The tax battle highlights the perils of being the smallest party in a coalition government. When the Lib Dems joined the Coalition in 2010, their Liberal counterparts in other European countries warned them there was a risk they would get the blame for unpopular policies but not reap much benefit from the good news. Indeed, there are plenty of examples of the junior coalition partner doing badly at the following general election.

In recent months, the Lib Dems have turned up the volume when they “differentiate” from the Tories. Even “coalitionist” ministers like Danny Alexander at the Treasury and David Laws at Education have been pressed into action. Some rows with the Tories are choreographed but increasingly they are not. However, there is a limit to how far they can go without making the Government look shambolic, undermining the party’s need to show that “coalition works”.

The Tories are irritated by the attacks but believe their best strategy is to ignore them. “The Lib Dems can have their hissy-fits; we are the grown-ups getting on with governing,” one Tory minister said.

Similarly, Tories mocked the forthcoming TV and radio debates between Clegg and Nigel Farage, leader of the UK Independence Party, on whether Britain should be in or out of the EU. The Lib Dem leader is gambling by making the European Parliament elections in May about Europe. That may sound odd, but it breaks one of the rules of the political game: there are few votes in “banging on” about Europe. (The success of Ukip surely stems from the party combining Europe with the much more potent issue of immigration, and becoming the “none of the above” party now that the Lib Dems are “one of the above”.)

In the past, when the Europhile Clegg told his advisers he wanted to make a speech about Europe, they would try to talk him out of it. Not now. As the Tory polling shows, Clegg needs to get noticed. If taking to Farage helps, so be it. The Lib Dems are appealing to the quarter of the electorate who are pro-EU. Putting it crudely, 25 per cent is better than the party’s 10 per cent rating in the polls.

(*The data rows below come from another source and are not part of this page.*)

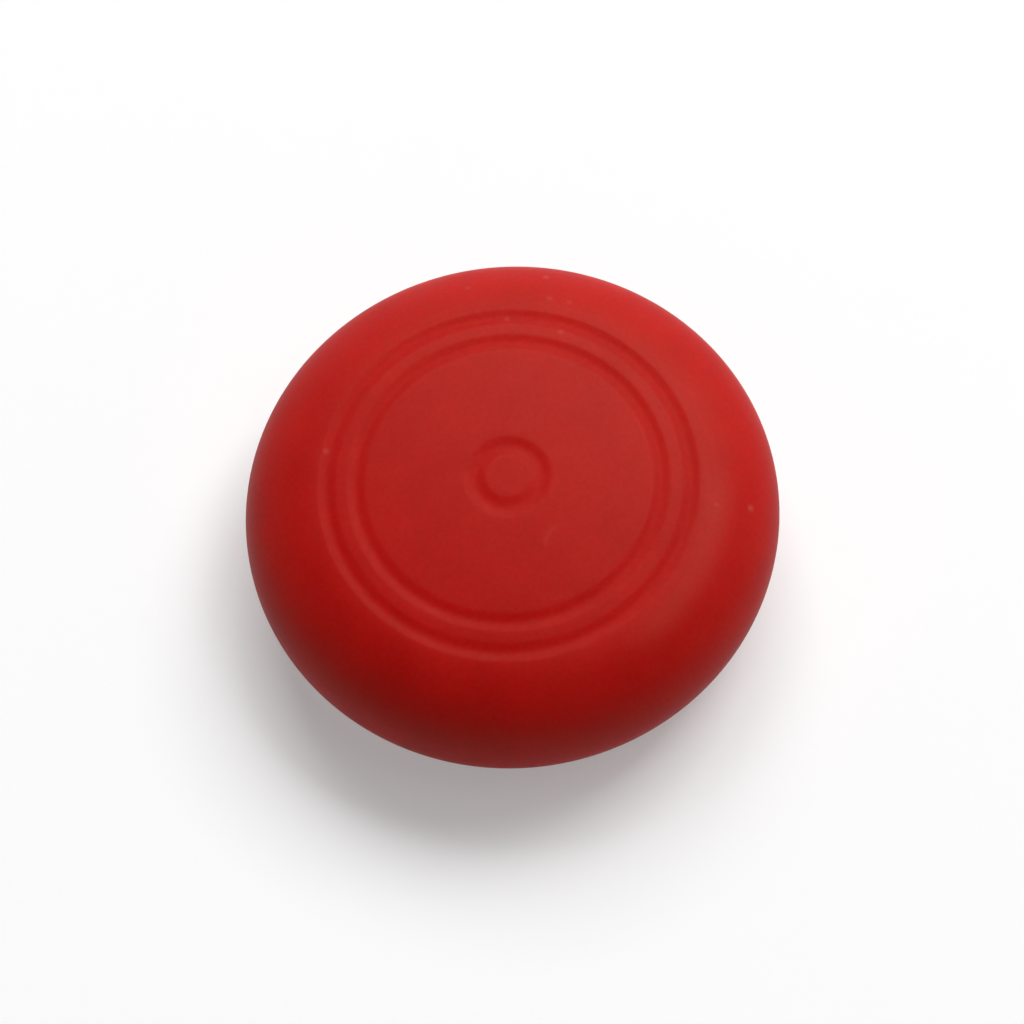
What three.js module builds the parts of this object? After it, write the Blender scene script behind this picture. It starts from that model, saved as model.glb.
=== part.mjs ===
// Thumb grip cap for a controller stick, moulded in one piece of silicone.
// Its hollow underside is stretched over the stick's round head, and the lip below keeps it there.
// Millimetres, +Z up, with the origin at the centre of the underside.

import * as THREE from 'three';

const { degToRad, lerp } = THREE.MathUtils;

// Stick head that the cap holds
const headRadius = 7.6;
const headHeight = 2.9;
const gripStretch = 0.1; // the cavity is this much smaller than the head all round

// Walls and gripping lip
const sideWall = 1.5;
const topWall = 1.4;
const lipHeight = 1.5;
const lipReach = 1.6;

// Outside form from the top down, with angles in degrees
const domeRadius = 42;
const shoulderRadius = 4;
const shoulderEndSlope = 50; // the shoulder hands over to the edge where its normal rises this much
const edgeRadius = 2.2;
const skirtDraft = 24; // the skirt leans in this much below the widest place
const footRounding = 1.2;

// Rounding inside
const mouthRounding = 0.3;
const lipRootFillet = 0.3;
const ceilingFillet = 0.9;

// Rings engraved in the top, each a shallow, smooth, round-lipped groove
const outerRingInset = 2.95; // from the widest place in to the middle of the outer ring
const ringSpacing = 0.99;
const centreRingRadius = 1.1;
const ringWidth = 0.71;
const ringDepth = 0.065;
const centreRingWidth = 0.85;
const centreRingDepth = 0.07;

// Fineness of the faceted surface
const turnSteps = 64;
const grooveSteps = 8;
const landStep = 0.8;
const closestPoints = 0.03;
const outsideStep = degToRad(13);
const filletStep = degToRad(22.5);

const siliconeRed = '#b5231c';
const siliconeRoughness = 0.55;

// Sizes that follow from the ones above
const cavityRadius = headRadius - gripStretch;
const outerRadius = cavityRadius + sideWall;
const mouthRadius = cavityRadius - lipReach;
const ceilingHeight = lipHeight + headHeight;
const totalHeight = ceilingHeight + topWall;
const outerRingRadius = outerRadius - outerRingInset;

const grooves = [
  { radius: centreRingRadius, width: centreRingWidth, depth: centreRingDepth },
  { radius: outerRingRadius - ringSpacing, width: ringWidth, depth: ringDepth },
  { radius: outerRingRadius, width: ringWidth, depth: ringDepth },
];

const up = Math.PI / 2;
const down = -up;
const shoulderEnd = degToRad(shoulderEndSlope);
const draft = degToRad(skirtDraft);

// The outside's arcs, each with its centre at r from the axis and at height z, and tangent to the next
const dome = { r: 0, z: totalHeight - domeRadius, radius: domeRadius };
const shoulder = shoulderArc();
const edge = edgeArc();
const foot = footArc();
const domeEnd = Math.atan2(shoulder.z - dome.z, shoulder.r);
const domeEndRadius = domeRadius * Math.cos(domeEnd);

function shoulderArc() {
  const r = outerRadius - edgeRadius - (shoulderRadius - edgeRadius) * Math.cos(shoulderEnd);
  const z = dome.z + Math.sqrt((domeRadius - shoulderRadius) ** 2 - r ** 2);
  return { r, z, radius: shoulderRadius };
}

function edgeArc() {
  const r = outerRadius - edgeRadius;
  const z = shoulder.z + (shoulderRadius - edgeRadius) * Math.sin(shoulderEnd);
  return { r, z, radius: edgeRadius };
}

// The foot stands on z = 0 at the end of the straight skirt, and is no rounder than the skirt's height allows
function footArc() {
  const skirtTop = arcPoint(edge, -draft);
  const roundest = skirtTop.y / (1 - Math.sin(draft));
  const radius = Math.min(footRounding, roundest);
  const drop = skirtTop.y - radius * (1 - Math.sin(draft));
  const r = skirtTop.x - drop * Math.tan(draft) - radius * Math.cos(draft);
  return { r, z: radius, radius };
}

// The point of an arc where its normal rises by the given angle, as radius and height
function arcPoint(arc, angle) {
  return new THREE.Vector2(arc.r + arc.radius * Math.cos(angle), arc.z + arc.radius * Math.sin(angle));
}

function arcPoints(arc, from, to, angleStep) {
  const steps = Math.ceil(Math.abs(to - from) / angleStep);
  const points = [];
  for (let step = 0; step <= steps; step++) {
    points.push(arcPoint(arc, lerp(from, to, step / steps)));
  }
  return points;
}

// Depth of the engraving at a radius: each groove is one cosine wave across its width
function grooveDepth(radius) {
  let depth = 0;
  for (const groove of grooves) {
    const across = (radius - groove.radius) / groove.width;
    if (Math.abs(across) < 0.5) {
      depth += 0.5 * groove.depth * (1 + Math.cos(2 * Math.PI * across));
    }
  }
  return depth;
}

// A point of the engraved top, which the grooves sink along its normal
function topPoint(radius) {
  const arc = radius < domeEndRadius ? dome : shoulder;
  const angle = Math.acos((radius - arc.r) / arc.radius);
  return arcPoint({ ...arc, radius: arc.radius - grooveDepth(radius) }, angle);
}

// Radii that the top is built from, evenly across each groove and coarser on the lands
function topRadii() {
  const radii = [];
  for (let radius = 0; radius < domeEndRadius; radius += landStep) {
    radii.push(radius);
  }
  for (const groove of grooves) {
    for (let step = 0; step <= grooveSteps; step++) {
      radii.push(groove.radius + groove.width * (step / grooveSteps - 0.5));
    }
  }
  radii.sort((a, b) => a - b);
  return radii.filter((radius, i) => i === 0 || radius - radii[i - 1] > closestPoints);
}

// The hollow side from the ceiling's middle down to the mouth's lower edge
function insidePoints() {
  const mouthEdge = Math.min(mouthRounding, lipHeight / 2);
  const ceilingCorner = {
    r: cavityRadius - ceilingFillet,
    z: ceilingHeight - ceilingFillet,
    radius: ceilingFillet,
  };
  const lipRoot = { r: cavityRadius - lipRootFillet, z: lipHeight + lipRootFillet, radius: lipRootFillet };
  const lipTopEdge = { r: mouthRadius + mouthEdge, z: lipHeight - mouthEdge, radius: mouthEdge };
  const lipLowEdge = { ...lipTopEdge, z: mouthEdge };
  return [
    new THREE.Vector2(0, ceilingHeight),
    ...arcPoints(ceilingCorner, up, 0, filletStep),
    ...arcPoints(lipRoot, 0, down, filletStep),
    ...arcPoints(lipTopEdge, up, Math.PI, filletStep),
    ...arcPoints(lipLowEdge, Math.PI, Math.PI + up, filletStep),
  ];
}

// The outside from the foot up to the middle of the top, with points at the widest place
function outsidePoints() {
  const top = topRadii().map(topPoint);
  const lastTop = topRadii().at(-1);
  const shoulderStart = Math.acos((lastTop - shoulder.r) / shoulder.radius);
  return [
    ...arcPoints(foot, down, -draft, outsideStep),
    ...arcPoints(edge, -draft, 0, outsideStep).slice(0, -1),
    ...arcPoints(edge, 0, shoulderEnd, outsideStep).slice(0, -1),
    ...arcPoints(shoulder, shoulderEnd, shoulderStart, outsideStep).slice(0, -1),
    ...top.reverse(),
  ];
}

function gripCap() {
  const geometry = new THREE.LatheGeometry([...insidePoints(), ...outsidePoints()], turnSteps);
  geometry.rotateX(up);
  const material = new THREE.MeshStandardMaterial({
    color: siliconeRed,
    roughness: siliconeRoughness,
    metalness: 0,
  });
  const mesh = new THREE.Mesh(geometry, material);
  mesh.name = 'grip_cap';
  return mesh;
}

const group = new THREE.Group();
group.add(gripCap());

export default group;
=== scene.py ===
"""The looks of the thumb grip cap: its fine silicone skin, the floor, the light and the camera.

Metres, in the frame of the part: +Z up, and the cap stands on z = 0 around the origin.
"""

import math

import bpy
from mathutils import Matrix, Vector


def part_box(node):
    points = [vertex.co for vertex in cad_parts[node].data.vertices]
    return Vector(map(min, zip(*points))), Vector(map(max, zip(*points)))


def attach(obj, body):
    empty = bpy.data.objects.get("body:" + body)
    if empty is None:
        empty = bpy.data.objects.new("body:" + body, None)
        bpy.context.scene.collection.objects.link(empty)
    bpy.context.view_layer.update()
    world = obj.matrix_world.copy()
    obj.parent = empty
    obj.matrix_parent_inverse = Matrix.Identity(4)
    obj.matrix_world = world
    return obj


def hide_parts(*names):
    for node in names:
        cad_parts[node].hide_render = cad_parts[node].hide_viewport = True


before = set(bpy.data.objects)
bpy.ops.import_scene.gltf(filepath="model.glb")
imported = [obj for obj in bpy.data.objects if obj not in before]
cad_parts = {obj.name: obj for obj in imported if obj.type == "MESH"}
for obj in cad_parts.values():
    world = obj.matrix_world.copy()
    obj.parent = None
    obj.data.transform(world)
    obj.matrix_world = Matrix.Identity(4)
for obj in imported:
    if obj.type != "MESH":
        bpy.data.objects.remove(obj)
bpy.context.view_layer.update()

MM = 0.001
CAP_LOW, CAP_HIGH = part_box("grip_cap")
OUTER_RADIUS = (CAP_HIGH.x - CAP_LOW.x) / 2
TOTAL_HEIGHT = CAP_HIGH.z - CAP_LOW.z

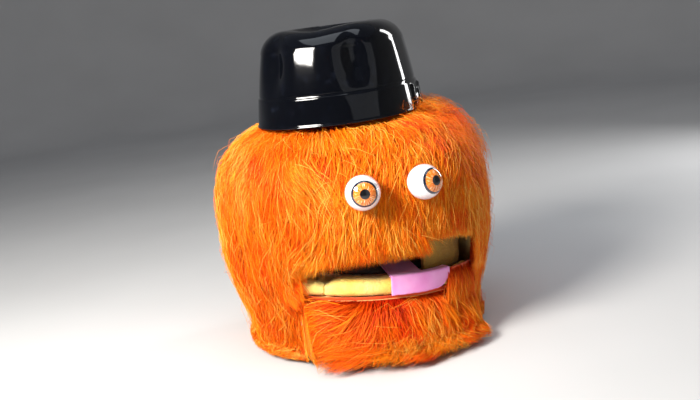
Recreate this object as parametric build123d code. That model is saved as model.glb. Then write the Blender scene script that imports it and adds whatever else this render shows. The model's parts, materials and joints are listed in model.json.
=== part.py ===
from build123d import *
from math import cos, radians, sin
import os

# Moving mouth puppet: a hollow foam head covered in long orange fur, with a hinged jaw that a hand
# works from inside, a moulded plastic hat crown, two glued ball eyes and a craft-foam tongue.
# Millimetres, +Z up. The face looks along -Y and the puppet's own left is +X.
# The head stands on its base at Z = 0. Parts are drawn about the head's axis, and place() moves
# them back by HEAD_Y, so that the origin is under the middle of the whole outline.
# An azimuth is 0 straight ahead (-Y) and positive towards the puppet's left (+X).

# Head: the foam's outer surface as (radius, height, angle that its normal rises above level)
OUTLINE = [
    (111.0, 0.0, 0.0),
    (113.0, 32.0, -7.0),
    (121.0, 62.0, -17.0),
    (129.0, 90.0, -12.0),
    (132.0, 125.0, 0.0),
    (130.0, 168.0, 8.0),
    (121.0, 193.0, 29.0),
    (106.0, 211.5, 50.0),
    (80.0, 223.0, 74.0),
    (0.0, 228.5, 90.0),
]
FOAM_WALL = 24.0  # the head is built of foam of this thickness
PILE = 12.0  # how far the brushed fur stands off the foam
PRESSED_PILE = 5.0  # under the hat
GLUE = 0.3  # glue line between fur cloth and foam
HEAD_TOP = 240.0  # above everything but the hat
CROWN_SEAM = 200.0  # height of the seam round the crown's foam
FUR_SEAM = 212.0  # height of the seam round the crown's fur
FACE_SEAM = 45.0  # azimuth of the seams beside the face
BACK_SEAM = 125.0  # azimuth of the seams behind the sides
HEM_LIFT = 2.0  # the fur cloth stops this far above the table

# Jaw slot and jaw
SLOT_HALF = 94.0
JAW_HALF = 90.0
HINGE_Y = 20.0
HINGE_Z = 104.0
MOUTH_ROLL = 5.5  # the mouth and jaw sit askew: the puppet's left corner hangs lower
MOUTH_DROP = 3.5
UPPER_TILT = -5.5  # the upper mouth board rises towards the front
LOWER_TILT = 7.1  # the lower one falls
FELT_FACE = 1.5  # from the hinge axis to each felt face
FELT = 2.0
BOARD = 3.0
BOARD_BACK = -5.0  # rear edges of the boards, from the hinge axis
FELT_BACK = -27.0  # the felt stops clear of the hinge leaves
UPPER_BOARD_R = 125.0
LOWER_BOARD_R = 107.0
JAW_BOTTOM = 40.0
JAW_INNER_R = 96.0
JAW_OUTER_R = 121.0
JAW_FUR_R = 130.0
JAW_FUR_CORNER = (28.5, 60.0)  # azimuths where the fur is folded up over the lip
JAW_FUR_CORNER_R = 134.0
JAW_FUR_CORNER_TOP = 87.0
LIP_BOTTOM = 68.8
LIP_TOP = 85.0
LIP_INNER_R = 109.0
LIP_OUTER_R = 126.0
LIP_ROUND = 5.0
LIP_SEAM = -32.0  # azimuth where the two strips of lip foam meet
LIP_END = 45.5
CHEEK_INNER_R = 111.0
CHEEK_OUTER_R = 117.0
CHEEK_BOTTOM = 84.0
CHEEK_CLEAR = 2.5
CHEEK_LEFT = (17.0, 46.0)  # azimuths
CHEEK_RIGHT = (-47.0, -39.0)

# Tongue, cut from a sheet of craft foam
TONGUE = 3.0
TONGUE_SIDES = (-2.5, 28.0)  # azimuths of the part that hangs over the lip
TONGUE_ROOT_X = (-4.0, 28.0)
TONGUE_ROOT_BACK = -85.0  # from the hinge axis
TONGUE_HEM = 69.2
TONGUE_CREASE = 2.0  # radius of the fold's outer edge
TOUCH = 0.2  # clearance where a loose piece lies on another

# Hinge
HINGE_HALF = 30.0
KNUCKLES = 5
KNUCKLE_R = 3.4
KNUCKLE_GAP = 0.3
PIN_R = 1.5
PIN_FIT = 0.05
LEAF = 1.0
LEAF_DEPTH = 24.0
RIVET_R = 1.5
RIVET_HEAD_R = 3.0
RIVET_HEAD = 0.8
RIVET_XS = (-22.0, 0.0, 22.0)
RIVET_Y = -14.0

# Elastic straps inside, for the fingers and the thumb
STRAP = 1.5
STRAP_FOOT = 10.0
FINGER_STRAP = (42.0, 26.0, -76.0, -46.0)  # half width, height, front and back from the hinge
THUMB_STRAP = (20.0, 26.0, -72.0, -44.0)

# Eyes
EYE_R = 16.5
EYE_OUT = 150.0  # from the head's axis to a ball's centre
EYE_AZIMUTH = 11.6
EYE_Z = 173.0
EYE_WALL = 1.5
EYE_NEST = 0.7  # the pile is parted this far round a ball
PAD_R = 8.0
PAD_IN = 118.0
PAD_OUT = 140.0

# Hat crown
HAT_RIM = (83.5, 97.5)  # half width and half depth
HAT_SHOULDER = (67.5, 81.5)
HAT_BOTTOM = 231.0  # the rim is pressed into the pile
HAT_TOP = 324.0
HAT_ROUND = 21.0
HAT_WALL = 1.2
HAT_TURN = -31.0
HAT_DENT_R = 70.0
HAT_DENT = 11.0
HAT_DENT_RUN = 40.0  # the dent is a groove this long with ball ends
PLUG = 34.0

HEAD_Y = (EYE_OUT * cos(radians(EYE_AZIMUTH)) + EYE_R - (OUTLINE[4][0] + PILE)) / 2


def block(x, y, z):
    """A box between pairs of x, y and z limits."""
    centre = [(low + high) / 2 for low, high in (x, y, z)]
    sizes = [high - low for low, high in (x, y, z)]
    return Pos(*centre) * Box(*sizes)


def outline(reach, top_reach):
    """The area inside the head's outline moved outwards by reach, and by top_reach at the top."""
    points = []
    for radius, height, rise in OUTLINE:
        moved = reach + (top_reach - reach) * (rise / 90) ** 4
        out, up = moved * cos(radians(rise)), moved * sin(radians(rise))
        points.append((radius + out if radius else 0.0, 0, height + up if height else 0.0))
    curve = Spline(*points, tangents=[(0, 0, 1), (-1, 0, 0)])
    sides = Polyline(points[-1], (0, 0, 0), points[0])
    return make_face([*curve.edges(), *sides.edges()])


def sector(section, start, end):
    """A section of radius and height, turned about the head's axis between two azimuths."""
    return Rot(0, 0, start - 90) * revolve(section, axis=Axis.Z, revolution_arc=end - start)


def band(radii, heights):
    """A rectangular section between two radii and two heights."""
    (inner, outer), (low, high) = radii, heights
    corners = [(inner, 0, low), (outer, 0, low), (outer, 0, high), (inner, 0, high)]
    return make_face(Polyline(*corners, close=True))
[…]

They won’t only “bang on” about Europe. Tax will provide a useful balance: as a pocket-book issue, it will have a better chance of resonating with Joe Public.

The Tories would love the Lib Dems to disappear: hence their talk of restricting next year’s TV election debates to Cameron and Miliband, a battle of the heavyweights without Clegg. That would be outrageous. Perhaps it is just a Tory ruse to stop the debates happening.

The bad news for the Tories is that Clegg is not going to disappear. Love them or hate them, the Lib Dems are still in the game.